Извините, что пишу Вам только о еде. Если бы не еда, пришлось бы писать о холоде, ибо сюжетов нет.
Палата постановила: потребовать чаю. Пригласили откуда-то двух кандидатов на судебные должности, едущих в качестве канцелярии. Один похож на портняжного поэта Белоусова*, другой на Ежова. Оба почтительно слушают гг. начальников; не смеют свое суждение иметь* и делают вид, что, слушая умные речи, набираются ума. Люблю примерных молодых людей.
Оболонскому Н. Н., 29 апреля 1890*
812. Н. Н. ОБОЛОНСКОМУ
29 апреля 1890 г. Екатеринбург.
29 апрель.
Урааа!!
Посылать телеграмму на Ворожбу я, по зрелом размышлении, нашел рискованным; Ворожба — понятие растяжимое, т. е. венчаетесь Вы* в 37 верстах от нее, и кто поручится мне, что телеграмма моя будет Вам доставлена? Сами же Вы на станции спросить не догадаетесь, ибо Вам, небожителям, до нас, земноводных, теперь нет никакого дела…
Предпочитаю написать трогательное письмо.
Итак, милейший, добрейший и золотой Николай Николаевич, поздравляю Вас и Софью Виталиевну с законным браком и желаю Вам обоим счастья, богатства, мира, согласия, успеха в делах и 18 душ детей обоего пола. Кричу Вам ура и пью Ваше здоровье (конечно, мысленно).
Сижу я теперь в Екатеринбурге; правая нога моя в Европе, а левая в Азии. Погода, выражаясь мягко, отвратительна… Увы, как изменилась жизнь моя!

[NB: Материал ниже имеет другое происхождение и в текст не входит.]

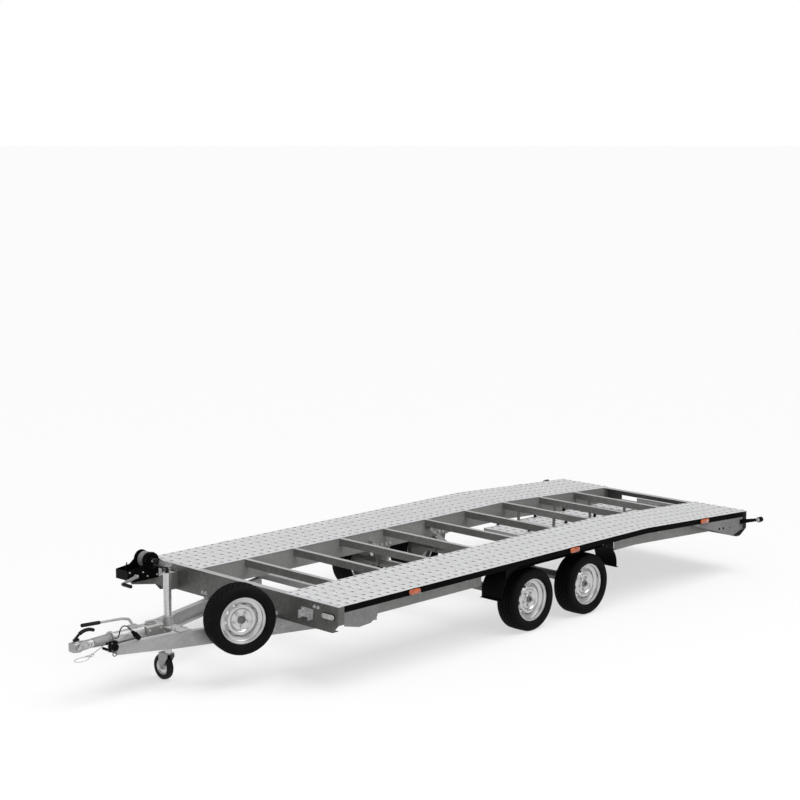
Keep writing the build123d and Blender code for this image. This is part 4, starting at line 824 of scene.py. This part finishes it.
def makeJockeyWheel():
    turned = frameOf((at(jockey["x"]), jockey["y"], jockey["z"]), (1, 0, 0))
    half, r = jockey["width"] / 2, jockey["radius"]
    bm = bmesh.new()
    side = [(half - 0.0075, 0.0618), (half - 0.001, 0.066), (half, 0.072), (half, 0.080),
            (half - 0.002, 0.088), (half - 0.007, 0.0955), (half - 0.013, r), (0.006, r), (0.004, r - 0.003)]
    profile = side + [(-a, b) for a, b in reversed(side)]
    lathe(bm, profile + profile[:1], turned, jockey["steps"])
    finishPiece("jockeyTyre", bm, "jockey_wheel", "jockeyRubber", ["jockey_tyre"], smooth=35)
    bm = bmesh.new()
    rim = [(half - 0.007, 0.0615), (half - 0.0055, 0.058), (half - 0.009, 0.054), (0.008, 0.048),
           (0.006, 0.040), (0.006, 0.026), (0.010, 0.0225), (half, 0.020), (half, 0.0086)]
    lathe(bm, rim + [(-a, b) for a, b in reversed(rim)] + rim[:1], turned, jockey["steps"])
    finishPiece("jockeyRim", bm, "jockey_wheel", "rimPaint", ["jockey_rim"], smooth=35)
    bm = bmesh.new()
    for side in (1, -1):
        start = Vector((at(jockey["x"]) + side * 0.0365, jockey["y"], jockey["z"]))
        boltInto(bm, start, (side, 0, 0), 0.019, 0.0055)
    finishPiece("jockeyAxleNuts", bm, "jockey_fork", "bolt", smooth=30)


makeJockeyWheel()


# Grips, bellows and knobs
def makeBellows():
    bellows = {"rear": 1.2193, "front": 1.372, "folds": 9, "crest": 0.041, "root": 0.029, "tube": 0.0256}
    pitch = (bellows["front"] - bellows["rear"]) / bellows["folds"]
    profile = [(0, bellows["tube"]), (0, 0.039), (0.004, 0.0405)]
    for i in range(bellows["folds"]):
        base = pitch * i
        shrink = 1 - 0.018 * i
        for share, radius in ((0.22, bellows["root"]), (0.36, bellows["root"] + 0.001),
                              (0.62, bellows["crest"] * shrink - 0.0008), (0.72, bellows["crest"] * shrink),
                              (0.82, bellows["crest"] * shrink - 0.0008)):
            profile.append((base + share * pitch, radius))
    profile += [(pitch * bellows["folds"] - 0.0008, 0.0335), (pitch * bellows["folds"], bellows["tube"])]
    bm = bmesh.new()
    lathe(bm, profile + profile[:1], frameOf((at(bellows["rear"]), 0, 0.432), (1, 0, 0)), 64)
    finishPiece("greyBellows", bm, "chassis", "bellows", ["bellows"], smooth=30)


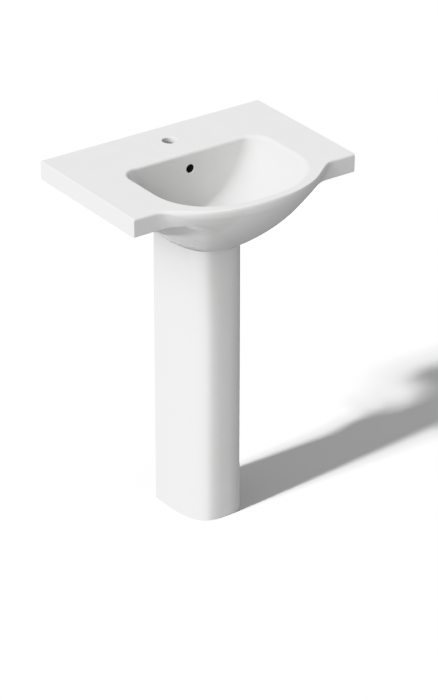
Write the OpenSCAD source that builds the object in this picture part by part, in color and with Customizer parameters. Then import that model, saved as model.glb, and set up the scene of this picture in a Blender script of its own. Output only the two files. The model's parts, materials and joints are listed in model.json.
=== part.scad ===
// Pedestal sink: a china basin with a bowed front on a hollow china pedestal,
// with its press-top drain, trap and wall fixings. Millimetres, +Z up.
// The origin is on the floor at the middle of the footprint, under the drain.
// +X is to the right as the user faces the wall, and +Y points at the wall.

/* [Basin] */
// Width of the deck along the wall
basin_w = 610; // [590:5:630]
// Depth of the straight side wings, from the wall
wing_d = 380; // [370:5:390]
// Depth from the wall to the front of the bow
basin_d = 475; // [470:1:480]
// Height of the deck above the floor
total_h = 900; // [860:5:940]
// Height of the apron round the deck
apron_h = 46; // [44:1:50]
// Thickness of the fired china walls
china_t = 12; // [11:0.5:13]
// Diameter of the tap hole
tap_hole_d = 35; // [32:1:36]
// Distance of the tap hole from the wall
tap_hole_back = 74; // [70:1:78]

/* [Bowl] */
// Width of the bowl at the deck
bowl_w = 380; // [372:2:384]
// Depth of the bowl at the drain
bowl_depth = 142; // [138:1:146]
// Distance from the wall to the back of the bowl
bowl_back = 156; // [154:1:158]
// Thickness of the rim at the front of the bow
rim_t = 28; // [26:1:30]
// Diameter of the overflow hole
overflow_d = 20; // [18:1:22]

/* [Pedestal] */
// Width of the pedestal
ped_w = 165; // [160:1:170]
// Front-to-back depth of the pedestal
ped_d = 172; // [168:1:176]
// Thickness of the pedestal walls
ped_t = 13; // [12:0.5:14]
// Drop from the deck to the underside that sits on the pedestal
seat_drop = 185; // [183:1:190]
// Thickness of the rubber bearing pads
pad_t = 3; // [2:0.5:4]

/* [Drain] */
// Diameter of the drain flange
flange_d = 64; // [62:1:68]
// Outside diameter of the threaded drain body
drain_d = 42; // [41:0.5:43]
// Travel of the stopper from open to shut
stopper_travel = 9; // [6:0.5:9]

/* [Trap] */
// Outside diameter of the waste tube
tube_d = 31.8; // [31.6:0.1:32]
// Height of the waste outlet above the floor
outlet_h = 520; // [500:5:540]
// Bend radius of the waste tube at its centre
bend_r = 42; // [40:1:44]
// Distance from the wall face to the open end of the trap arm
arm_short = 38; // [34:1:44]

/* [Wall fixings] */
// Distance between the two wall bolts
bolt_spacing = 280; // [270:5:290]
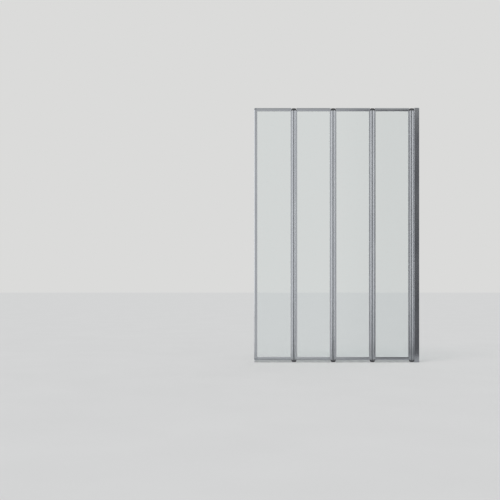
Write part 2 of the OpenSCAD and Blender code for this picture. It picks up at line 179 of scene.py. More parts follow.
def finish(name, tones, patch, patch_rough, grain, grain_rough, relief, **constants):
    """A material of two patterns: patches that drift in colour and roughness, and a grain that scatters
    the shine and stands out of the surface by relief. A pattern is its size and its scale along each axis."""
    material, tree, place = start_material(name)
    patterns, rough = [], []
    for (size, scale), (low, high) in ((patch, patch_rough), (grain, grain_rough)):
        scaled = add(tree, "ShaderNodeMapping", {"Vector": place, "Scale": scale})
        noise = add(tree, "ShaderNodeTexNoise", {
            "Vector": scaled.outputs[0], "Scale": 1 / size, "Detail": NOISE_DETAIL})
        patterns.append(noise.outputs[0])
        rough.append(add(tree, "ShaderNodeMapRange", {
            "Value": noise.outputs[0], "From Min": NOISE_LOW, "From Max": NOISE_HIGH,
            "To Min": low, "To Max": high}).outputs[0])
    tint = add(tree, "ShaderNodeValToRGB", {"Fac": patterns[0]})
    for stop, code, position in zip(tint.color_ramp.elements, tones, TONE_PLACES):
        stop.color, stop.position = colour(code), position
    total = add(tree, "ShaderNodeMath", {0: rough[0], 1: rough[1]}, operation="ADD")
    skin = add(tree, "ShaderNodeBump", {"Height": patterns[1], "Distance": relief, "Strength": 1.0})
    shader = add(tree, "ShaderNodeBsdfPrincipled", {
        "Base Color": tint.outputs[0], "Roughness": total.outputs[0], "Normal": skin.outputs[0],
        **{socket.replace("_", " "): value for socket, value in constants.items()}})
    add(tree, "ShaderNodeOutputMaterial", {"Surface": shader.outputs[0]})
    return material


def along(axes, scale):
    """The scale along X, Y and Z of a pattern that is drawn out along these axes."""
    return [scale if axis in axes else 1 for axis in "XYZ"]


def polished_aluminium(name, axis):
    """Extruded aluminium, bright dipped and polished: a cool grey mirror, softened by the fine lines that
    the die draws along the length (here 0.5 mm apart, so that they show) and by long wiping marks."""
    return finish(name, ("#a5a8ad", "#aeb1b5"), patch=(60 * MM, along(axis, 0.25)), patch_rough=(0.13, 0.19),
                  grain=(0.5 * MM, along(axis, 0.0005)), grain_rough=(0.0, 0.04), relief=0.004 * MM,
                  Metallic=1.0)


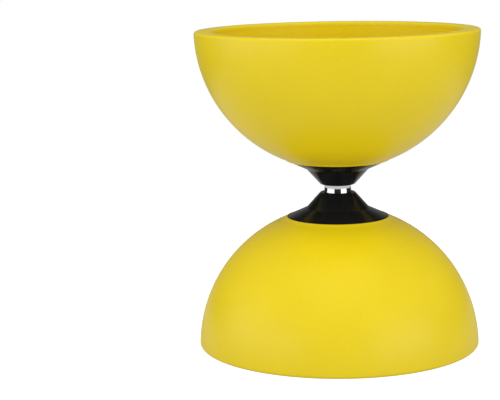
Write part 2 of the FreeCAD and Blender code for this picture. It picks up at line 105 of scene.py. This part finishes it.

Белизну восемнадцатирублевых сорочек заменяет мне здесь снег, покрывающий мостовые; тепло заменяется жестоким холодом; вместо таких милых человеков, как Вы, я вижу вокруг себя лобастых и скуластых азиятов, происшедших от совокупления уральского чугуна с белугой… Вздохните по моему адресу из жалости, как я вздыхаю теперь из зависти к Вам.
Свидетельствую Софье Виталиевне мое искреннее уважение и повторяю свои пожелания.